Reacting to the European Commission’s proposal for new regulations in the field of Artificial Intelligence (AI), Socialists and Democrats demand legislation that is at least as groundbreaking as the regulation on Data Protection (GDPR).
While the current proposal is a good start, the S&D Group will work hard to defend fundamental rights, such as privacy in particular, when it comes to facial recognition in public spaces.
Ismail Ertug MEP, S&D vice-president in charge of digitalisation, said:
“AI is the key technology to revolutionise the mobility sector. Autonomous vehicles, Real-time railway system optimisation or fuel planning – we need AI to master the transition to a safe, inclusive environmentally-friendly mobility. It will reduce traffic, accidents, and pollution. The European Commission addressed the growing importance by defining high-risk applications. Clear responsibility and liability will help consumers gain trust in the use of AI and will harmonise the rules for deployment in the European market.
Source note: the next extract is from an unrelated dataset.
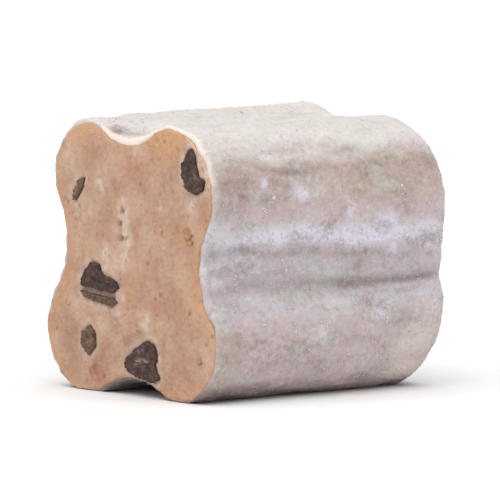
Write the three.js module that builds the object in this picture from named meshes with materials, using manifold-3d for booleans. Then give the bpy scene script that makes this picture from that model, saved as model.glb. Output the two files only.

What the proposal lacks is bans on the harmful use for the military and biometric facial recognition. AI technology should never undermine citizens’ rights to privacy, particularly when it comes to facial recognition rules. AI should never lead to mass surveillance or discrimination, and we need to ban any applications that would lead to it. We must stop using facial recognition systems until we are sure they are fully compliant with fundamental rights standards. If we want the AI regulation to become another European success story like the GDPR, we need clear rules that work for all.”
Christel Schaldemose MEP, S&D spokeswoman on the internal market and consumer protection, said:
“There is no doubt that AI has a huge potential and is one of the most promising and strategic technologies for our future. But, in order to release the potential we must keep people’s best interests at heart: Innovation and economic growth must go hand in hand with a trustworthy, and human-centric AI. Therefore, the new regulation must ensure a transparent and ethical use of AI, an inclusion of the precautionary principle and a prohibition of harmful and discriminatory practices. I believe the Commission’s proposal provides a good starting point, but more needs to be done in order to protect consumers, ensure trustworthiness and make AI technologies a tool that can help achieve a European socially fair and progressive society.”
Tiemo Wölken MEP, S&D Group spokesman on legal affairs, said:
“AI presents many complex new challenges around safety, security, human dignity and privacy. In October last year, we led the Parliament in putting groundbreaking proposals on the table for a sound and future-proof ethical framework for AI in Europe. We called for new laws and principles to guarantee AI and robotics are not just human-centric and human-made, but to ensure their use is safe, transparent and accounted for. From a first look at today’s proposals, I am pleased to confirm that the Commission shares most of our views on the ethics. However, going forward we need the rules to better reflect the reality that AI affects not just consumers, but also citizens and broader society, including when used by public authorities. Ultimately, for people to benefit from the huge potential in new technology, they have to fully trust and have complete confidence in all aspects of AI.”
Ibán García del Blanco MEP, S&D AIDA coordinator, said:
“While Artificial Intelligence is becoming more and more present in our daily lives, we need clear rules in Europe to ensure a human-centric, trustworthy and ethical AI, while promoting social justice and the just transition of our economy. These rules should govern any AI, which may affect EU citizens. European AI rules must enhance our social and democratic principles respecting fundamental rights, such as privacy and non-discrimination. Ethical AI rules should be applied from the entire AI life-cycle from design, allowing for human autonomy and human oversight, ensuring safety and transparency and a strong governance of systems by incorporating the highest standards available. “We will pay particular attention to privacy and there must be no discrimination or bias built into the algorithms at any stage of their development process so that the citizens can be safeguarded in relation to those technologies. AI technologies must serve the society as a whole and they must benefit the people as citizens, users, consumers and workers. We must ensure a democratic dialogue with civil society, and social partners must always play a crucial role in their development, deployment and use. “There should be a system of conformity assessment and EU certification before they would be authorised, ensuring their compliance with fundamental rights and the ethical principles, or otherwise a ban or prohibition if those AI applications were in any way incompatible with fundamental rights.”